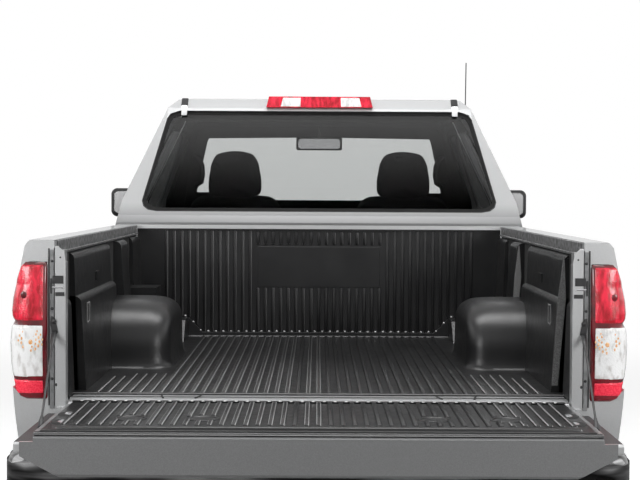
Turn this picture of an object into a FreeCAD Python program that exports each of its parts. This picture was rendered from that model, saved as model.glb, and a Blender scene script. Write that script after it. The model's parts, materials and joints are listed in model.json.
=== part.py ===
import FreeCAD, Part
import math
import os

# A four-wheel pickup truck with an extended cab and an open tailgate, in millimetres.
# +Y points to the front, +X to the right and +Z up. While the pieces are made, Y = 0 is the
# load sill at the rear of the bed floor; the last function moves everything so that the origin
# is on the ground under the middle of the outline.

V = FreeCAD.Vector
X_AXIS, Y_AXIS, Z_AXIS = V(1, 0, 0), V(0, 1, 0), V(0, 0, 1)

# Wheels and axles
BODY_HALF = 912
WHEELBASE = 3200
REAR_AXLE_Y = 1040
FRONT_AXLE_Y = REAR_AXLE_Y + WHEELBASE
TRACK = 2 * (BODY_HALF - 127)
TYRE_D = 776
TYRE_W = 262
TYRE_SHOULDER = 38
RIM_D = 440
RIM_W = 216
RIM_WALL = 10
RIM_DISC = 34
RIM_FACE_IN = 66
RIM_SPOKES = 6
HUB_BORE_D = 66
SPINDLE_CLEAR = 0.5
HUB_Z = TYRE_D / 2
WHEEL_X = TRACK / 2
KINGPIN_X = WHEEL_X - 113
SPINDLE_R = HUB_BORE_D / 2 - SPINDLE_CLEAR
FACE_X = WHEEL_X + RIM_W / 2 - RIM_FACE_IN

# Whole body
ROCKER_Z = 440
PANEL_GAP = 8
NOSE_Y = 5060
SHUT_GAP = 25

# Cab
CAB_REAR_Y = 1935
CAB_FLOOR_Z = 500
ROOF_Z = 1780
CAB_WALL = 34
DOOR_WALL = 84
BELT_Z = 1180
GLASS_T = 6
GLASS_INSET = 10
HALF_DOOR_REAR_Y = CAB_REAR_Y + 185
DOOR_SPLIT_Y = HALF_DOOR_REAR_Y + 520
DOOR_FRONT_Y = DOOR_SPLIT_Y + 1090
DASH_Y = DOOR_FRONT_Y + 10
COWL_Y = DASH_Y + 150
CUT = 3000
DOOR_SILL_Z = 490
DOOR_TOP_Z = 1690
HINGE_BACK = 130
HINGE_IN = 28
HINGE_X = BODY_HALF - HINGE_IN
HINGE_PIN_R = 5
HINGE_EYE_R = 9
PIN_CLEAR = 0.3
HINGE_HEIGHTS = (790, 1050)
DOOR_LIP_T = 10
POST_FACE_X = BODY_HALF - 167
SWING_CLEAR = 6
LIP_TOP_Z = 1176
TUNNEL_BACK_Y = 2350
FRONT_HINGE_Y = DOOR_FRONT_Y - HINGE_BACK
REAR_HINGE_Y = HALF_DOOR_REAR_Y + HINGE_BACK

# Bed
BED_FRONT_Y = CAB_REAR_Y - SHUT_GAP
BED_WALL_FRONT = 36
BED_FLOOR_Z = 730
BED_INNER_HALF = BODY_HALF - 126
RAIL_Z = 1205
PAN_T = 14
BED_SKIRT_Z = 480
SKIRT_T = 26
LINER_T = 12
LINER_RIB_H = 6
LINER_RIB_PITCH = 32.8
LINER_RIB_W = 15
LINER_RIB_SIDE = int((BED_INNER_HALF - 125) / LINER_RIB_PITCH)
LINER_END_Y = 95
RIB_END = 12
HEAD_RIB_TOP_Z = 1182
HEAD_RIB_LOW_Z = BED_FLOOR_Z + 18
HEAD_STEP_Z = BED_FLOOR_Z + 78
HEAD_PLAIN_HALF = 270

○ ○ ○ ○

Aim of the task ::
Repeat the data precisely, line by line.

Solution to the exercise ::
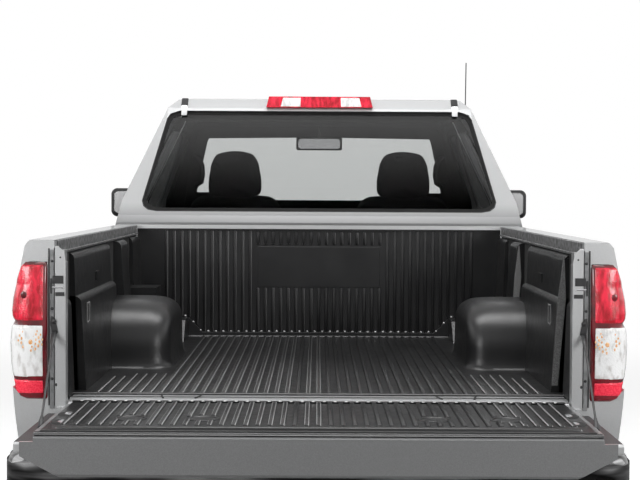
Turn this picture of an object into a FreeCAD Python program that exports each of its parts. This picture was rendered from that model, saved as model.glb, and a Blender scene script. Write that script after it. The model's parts, materials and joints are listed in model.json.
=== part.py ===
import FreeCAD, Part
import math
import os

# A four-wheel pickup truck with an extended cab and an open tailgate, in millimetres.
# +Y points to the front, +X to the right and +Z up. While the pieces are made, Y = 0 is the
# load sill at the rear of the bed floor; the last function moves everything so that the origin
# is on the ground under the middle of the outline.

V = FreeCAD.Vector
X_AXIS, Y_AXIS, Z_AXIS = V(1, 0, 0), V(0, 1, 0), V(0, 0, 1)

# Wheels and axles
BODY_HALF = 912
WHEELBASE = 3200
REAR_AXLE_Y = 1040
FRONT_AXLE_Y = REAR_AXLE_Y + WHEELBASE
TRACK = 2 * (BODY_HALF - 127)
TYRE_D = 776
TYRE_W = 262
TYRE_SHOULDER = 38
RIM_D = 440
RIM_W = 216
RIM_WALL = 10
RIM_DISC = 34
RIM_FACE_IN = 66
RIM_SPOKES = 6
HUB_BORE_D = 66
SPINDLE_CLEAR = 0.5
HUB_Z = TYRE_D / 2
WHEEL_X = TRACK / 2
KINGPIN_X = WHEEL_X - 113
SPINDLE_R = HUB_BORE_D / 2 - SPINDLE_CLEAR
FACE_X = WHEEL_X + RIM_W / 2 - RIM_FACE_IN

# Whole body
ROCKER_Z = 440
PANEL_GAP = 8
NOSE_Y = 5060
SHUT_GAP = 25

# Cab
CAB_REAR_Y = 1935
CAB_FLOOR_Z = 500
ROOF_Z = 1780
CAB_WALL = 34
DOOR_WALL = 84
BELT_Z = 1180
GLASS_T = 6
GLASS_INSET = 10
HALF_DOOR_REAR_Y = CAB_REAR_Y + 185
DOOR_SPLIT_Y = HALF_DOOR_REAR_Y + 520
DOOR_FRONT_Y = DOOR_SPLIT_Y + 1090
DASH_Y = DOOR_FRONT_Y + 10
COWL_Y = DASH_Y + 150
CUT = 3000
DOOR_SILL_Z = 490
DOOR_TOP_Z = 1690
HINGE_BACK = 130
HINGE_IN = 28
HINGE_X = BODY_HALF - HINGE_IN
HINGE_PIN_R = 5
HINGE_EYE_R = 9
PIN_CLEAR = 0.3
HINGE_HEIGHTS = (790, 1050)
DOOR_LIP_T = 10
POST_FACE_X = BODY_HALF - 167
SWING_CLEAR = 6
LIP_TOP_Z = 1176
TUNNEL_BACK_Y = 2350
FRONT_HINGE_Y = DOOR_FRONT_Y - HINGE_BACK
REAR_HINGE_Y = HALF_DOOR_REAR_Y + HINGE_BACK

# Bed
BED_FRONT_Y = CAB_REAR_Y - SHUT_GAP
BED_WALL_FRONT = 36
BED_FLOOR_Z = 730
BED_INNER_HALF = BODY_HALF - 126
RAIL_Z = 1205
PAN_T = 14
BED_SKIRT_Z = 480
SKIRT_T = 26
LINER_T = 12
LINER_RIB_H = 6
LINER_RIB_PITCH = 32.8
LINER_RIB_W = 15
LINER_RIB_SIDE = int((BED_INNER_HALF - 125) / LINER_RIB_PITCH)
LINER_END_Y = 95
RIB_END = 12
HEAD_RIB_TOP_Z = 1182
HEAD_RIB_LOW_Z = BED_FLOOR_Z + 18
HEAD_STEP_Z = BED_FLOOR_Z + 78
HEAD_PLAIN_HALF = 270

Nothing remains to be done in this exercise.